Mom shares how having 4 babies resulted in a jaw-dropping $4 million hospital bill

Mom shares quadruplets' expensive healthcare
hannacastle/TikTok

Even if you have health insurance, receiving medical care in the U.S. is far too costly for so many Americans, and that includes the price tag just to give birth. But one Ohio mom might just take the cake, receiving a staggering bill of more than $4 million after delivering premature quadruplets back in 2021. And yes, we’re all wondering the same thing: how and why is that even possible?!

Mom Hanna Castle shared her story on TikTok in 2023, revealing that she delivered her four babies—Atlas, Dominic, Magnolia, and Morgan—at 28 weeks and one day via Cesarean section, with her babies requiring stays of varying lengths at two different NICUs. The stays ranged between 64 and 147 days, and Castle says in the clip that the itemized bill she received for $4,045,927.95 only covered the NICU stays, not the costs for labor and delivery.

The cheapest bill (for baby Alas, who required the shortest stay) totaled around $714,000, while baby Dominic amassed a bill for more than $1.6 million alone, with Castle showing some of the dozens of pages of cost breakdowns she received for her little ones.

Naturally, commenters wondered how anyone—let alone four brand new preemie babies, each with health concerns—could even begin to tackle a bill like that. Several commenters from Europe, specifically, expressed disbelief over the sheer lunacy of healthcare costs being so high. Others shared their own stories, with one dad writing: “My son passed 5 weeks into his NICU stay. A month later I got a 2.5 million dollar bill.” (Absolutely awful; truly unimaginable.)

In an interview with Good Morning America, Castle shared that her bills were paid in full thanks to Ohio Medicaid, for which she quit her job 16 weeks into her pregnancy in order to qualify for.

“At 16 weeks pregnant, I decided to quit my job to get some of that assistance because there was no other way,” she said. “If I would have been able to keep my job I would. I loved my job. I loved the company I worked for. I just think people nowadays are feeling like they can’t be prepared, you can’t be prepared.

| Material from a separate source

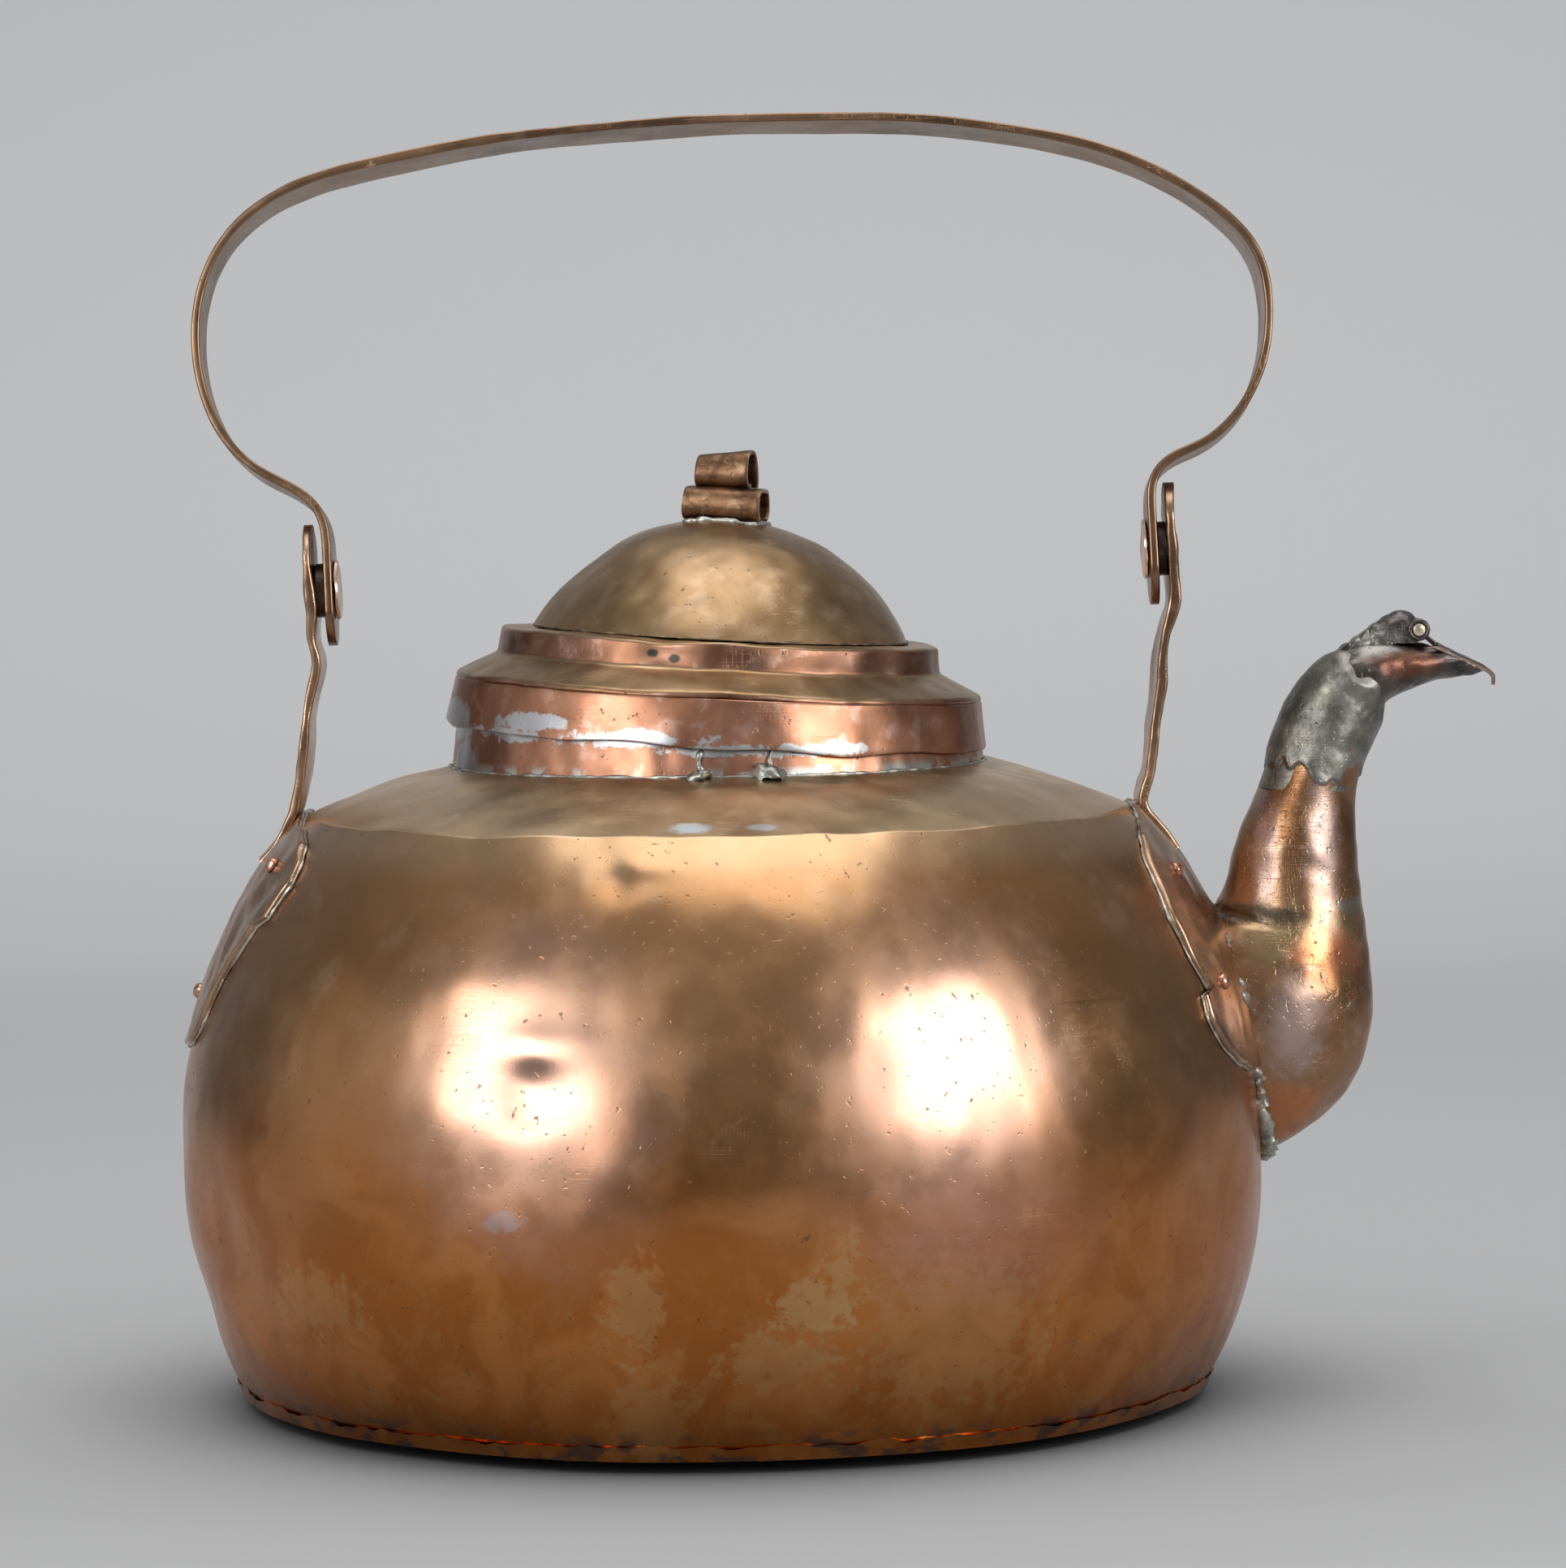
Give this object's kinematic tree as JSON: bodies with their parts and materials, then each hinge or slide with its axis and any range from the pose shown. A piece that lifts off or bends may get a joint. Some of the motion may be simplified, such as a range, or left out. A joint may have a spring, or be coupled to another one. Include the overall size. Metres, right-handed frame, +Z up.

There’s not truly any assistance [in] childcare. I don’t think you can ever truly financially prepare.” Castle’s mom also moved in with the family for a year to help ease some of the burden.

That Castle had to quit a job she loved in order to qualify for benefits that would cover her babies’ medical bills is absolutely bananas, which is why she’s now advocating for other parents of NICU babies who are experiencing financial hardship as they navigate caring for their infants. It’s not a situation any parent should ever have to face, but slapping them with a bill for thousands (if not more!) at the end of it is downright shameful.
Thankfully, Castle’s babies are all doing well now, and she’s serving as a surrogate for another family, seemingly managing pregnancy and caring for four toddlers like an absolute champ. Women are pure magic, indeed.